• [Given material]:
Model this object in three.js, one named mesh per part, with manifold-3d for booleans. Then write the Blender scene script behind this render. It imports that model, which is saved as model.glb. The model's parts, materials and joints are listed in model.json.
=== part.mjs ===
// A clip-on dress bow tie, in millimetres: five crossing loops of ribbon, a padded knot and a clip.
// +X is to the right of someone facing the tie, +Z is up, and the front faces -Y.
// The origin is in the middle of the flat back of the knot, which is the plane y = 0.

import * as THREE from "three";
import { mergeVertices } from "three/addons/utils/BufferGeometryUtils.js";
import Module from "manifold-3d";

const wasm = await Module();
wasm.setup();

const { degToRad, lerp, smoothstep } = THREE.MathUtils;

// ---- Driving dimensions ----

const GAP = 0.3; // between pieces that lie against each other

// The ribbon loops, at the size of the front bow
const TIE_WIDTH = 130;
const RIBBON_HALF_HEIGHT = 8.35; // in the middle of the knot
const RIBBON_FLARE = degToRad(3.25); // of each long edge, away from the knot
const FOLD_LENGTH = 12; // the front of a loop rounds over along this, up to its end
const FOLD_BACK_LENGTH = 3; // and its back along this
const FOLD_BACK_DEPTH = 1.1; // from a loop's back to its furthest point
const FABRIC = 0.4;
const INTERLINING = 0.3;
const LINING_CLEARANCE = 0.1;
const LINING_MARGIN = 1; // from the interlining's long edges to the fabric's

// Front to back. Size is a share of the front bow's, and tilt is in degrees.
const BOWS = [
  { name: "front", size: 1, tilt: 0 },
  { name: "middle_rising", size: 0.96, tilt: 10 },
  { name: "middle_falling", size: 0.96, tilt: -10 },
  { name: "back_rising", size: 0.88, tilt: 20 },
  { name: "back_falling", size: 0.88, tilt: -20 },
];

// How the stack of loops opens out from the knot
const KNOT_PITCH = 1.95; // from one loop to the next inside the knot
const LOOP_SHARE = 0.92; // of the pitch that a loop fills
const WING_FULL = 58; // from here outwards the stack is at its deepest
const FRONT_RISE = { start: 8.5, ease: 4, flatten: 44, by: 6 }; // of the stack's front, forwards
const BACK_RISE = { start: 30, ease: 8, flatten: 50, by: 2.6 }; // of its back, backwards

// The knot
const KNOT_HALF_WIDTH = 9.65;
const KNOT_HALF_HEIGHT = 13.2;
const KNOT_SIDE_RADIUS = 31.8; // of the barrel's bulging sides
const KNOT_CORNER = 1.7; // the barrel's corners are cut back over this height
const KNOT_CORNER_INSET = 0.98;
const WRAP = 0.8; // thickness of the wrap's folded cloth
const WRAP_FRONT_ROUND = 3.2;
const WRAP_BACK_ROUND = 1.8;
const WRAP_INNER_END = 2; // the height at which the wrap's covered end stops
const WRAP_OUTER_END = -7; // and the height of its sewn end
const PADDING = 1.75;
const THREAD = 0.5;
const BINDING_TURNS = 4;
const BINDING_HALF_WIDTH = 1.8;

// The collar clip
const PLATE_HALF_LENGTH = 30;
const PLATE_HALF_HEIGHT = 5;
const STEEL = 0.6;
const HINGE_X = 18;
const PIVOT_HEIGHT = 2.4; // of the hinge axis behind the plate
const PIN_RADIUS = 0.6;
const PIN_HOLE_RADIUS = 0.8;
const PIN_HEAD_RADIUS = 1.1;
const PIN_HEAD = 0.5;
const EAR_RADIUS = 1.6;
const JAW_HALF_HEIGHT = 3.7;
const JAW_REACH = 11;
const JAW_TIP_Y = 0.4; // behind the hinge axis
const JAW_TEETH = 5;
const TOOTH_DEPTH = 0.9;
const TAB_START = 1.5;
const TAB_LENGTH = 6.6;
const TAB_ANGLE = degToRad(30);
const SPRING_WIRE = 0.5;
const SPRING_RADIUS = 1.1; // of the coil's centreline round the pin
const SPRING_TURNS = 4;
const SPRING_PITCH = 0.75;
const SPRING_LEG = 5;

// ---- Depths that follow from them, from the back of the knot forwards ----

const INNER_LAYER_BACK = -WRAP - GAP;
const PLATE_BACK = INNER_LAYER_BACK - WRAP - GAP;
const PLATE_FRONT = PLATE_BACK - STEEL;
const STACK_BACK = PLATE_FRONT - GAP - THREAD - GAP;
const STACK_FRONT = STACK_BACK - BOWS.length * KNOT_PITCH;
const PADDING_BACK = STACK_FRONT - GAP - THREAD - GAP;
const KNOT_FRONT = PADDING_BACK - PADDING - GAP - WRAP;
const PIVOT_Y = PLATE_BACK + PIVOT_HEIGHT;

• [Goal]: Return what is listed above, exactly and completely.

• [Output for this exercise]:
Model this object in three.js, one named mesh per part, with manifold-3d for booleans. Then write the Blender scene script behind this render. It imports that model, which is saved as model.glb. The model's parts, materials and joints are listed in model.json.
=== part.mjs ===
// A clip-on dress bow tie, in millimetres: five crossing loops of ribbon, a padded knot and a clip.
// +X is to the right of someone facing the tie, +Z is up, and the front faces -Y.
// The origin is in the middle of the flat back of the knot, which is the plane y = 0.

import * as THREE from "three";
import { mergeVertices } from "three/addons/utils/BufferGeometryUtils.js";
import Module from "manifold-3d";

const wasm = await Module();
wasm.setup();

const { degToRad, lerp, smoothstep } = THREE.MathUtils;

// ---- Driving dimensions ----

const GAP = 0.3; // between pieces that lie against each other

// The ribbon loops, at the size of the front bow
const TIE_WIDTH = 130;
const RIBBON_HALF_HEIGHT = 8.35; // in the middle of the knot
const RIBBON_FLARE = degToRad(3.25); // of each long edge, away from the knot
const FOLD_LENGTH = 12; // the front of a loop rounds over along this, up to its end
const FOLD_BACK_LENGTH = 3; // and its back along this
const FOLD_BACK_DEPTH = 1.1; // from a loop's back to its furthest point
const FABRIC = 0.4;
const INTERLINING = 0.3;
const LINING_CLEARANCE = 0.1;
const LINING_MARGIN = 1; // from the interlining's long edges to the fabric's

// Front to back. Size is a share of the front bow's, and tilt is in degrees.
const BOWS = [
  { name: "front", size: 1, tilt: 0 },
  { name: "middle_rising", size: 0.96, tilt: 10 },
  { name: "middle_falling", size: 0.96, tilt: -10 },
  { name: "back_rising", size: 0.88, tilt: 20 },
  { name: "back_falling", size: 0.88, tilt: -20 },
];

// How the stack of loops opens out from the knot
const KNOT_PITCH = 1.95; // from one loop to the next inside the knot
const LOOP_SHARE = 0.92; // of the pitch that a loop fills
const WING_FULL = 58; // from here outwards the stack is at its deepest
const FRONT_RISE = { start: 8.5, ease: 4, flatten: 44, by: 6 }; // of the stack's front, forwards
const BACK_RISE = { start: 30, ease: 8, flatten: 50, by: 2.6 }; // of its back, backwards

// The knot
const KNOT_HALF_WIDTH = 9.65;
const KNOT_HALF_HEIGHT = 13.2;
const KNOT_SIDE_RADIUS = 31.8; // of the barrel's bulging sides
const KNOT_CORNER = 1.7; // the barrel's corners are cut back over this height
const KNOT_CORNER_INSET = 0.98;
const WRAP = 0.8; // thickness of the wrap's folded cloth
const WRAP_FRONT_ROUND = 3.2;
const WRAP_BACK_ROUND = 1.8;
const WRAP_INNER_END = 2; // the height at which the wrap's covered end stops
const WRAP_OUTER_END = -7; // and the height of its sewn end
const PADDING = 1.75;
const THREAD = 0.5;
const BINDING_TURNS = 4;
const BINDING_HALF_WIDTH = 1.8;

// The collar clip
const PLATE_HALF_LENGTH = 30;
const PLATE_HALF_HEIGHT = 5;
const STEEL = 0.6;
const HINGE_X = 18;
const PIVOT_HEIGHT = 2.4; // of the hinge axis behind the plate
const PIN_RADIUS = 0.6;
const PIN_HOLE_RADIUS = 0.8;
const PIN_HEAD_RADIUS = 1.1;
const PIN_HEAD = 0.5;
const EAR_RADIUS = 1.6;
const JAW_HALF_HEIGHT = 3.7;
const JAW_REACH = 11;
const JAW_TIP_Y = 0.4; // behind the hinge axis
const JAW_TEETH = 5;
const TOOTH_DEPTH = 0.9;
const TAB_START = 1.5;
const TAB_LENGTH = 6.6;
const TAB_ANGLE = degToRad(30);
const SPRING_WIRE = 0.5;
const SPRING_RADIUS = 1.1; // of the coil's centreline round the pin
const SPRING_TURNS = 4;
const SPRING_PITCH = 0.75;
const SPRING_LEG = 5;

// ---- Depths that follow from them, from the back of the knot forwards ----

const INNER_LAYER_BACK = -WRAP - GAP;
const PLATE_BACK = INNER_LAYER_BACK - WRAP - GAP;
const PLATE_FRONT = PLATE_BACK - STEEL;
const STACK_BACK = PLATE_FRONT - GAP - THREAD - GAP;
const STACK_FRONT = STACK_BACK - BOWS.length * KNOT_PITCH;
const PADDING_BACK = STACK_FRONT - GAP - THREAD - GAP;
const KNOT_FRONT = PADDING_BACK - PADDING - GAP - WRAP;
const PIVOT_Y = PLATE_BACK + PIVOT_HEIGHT;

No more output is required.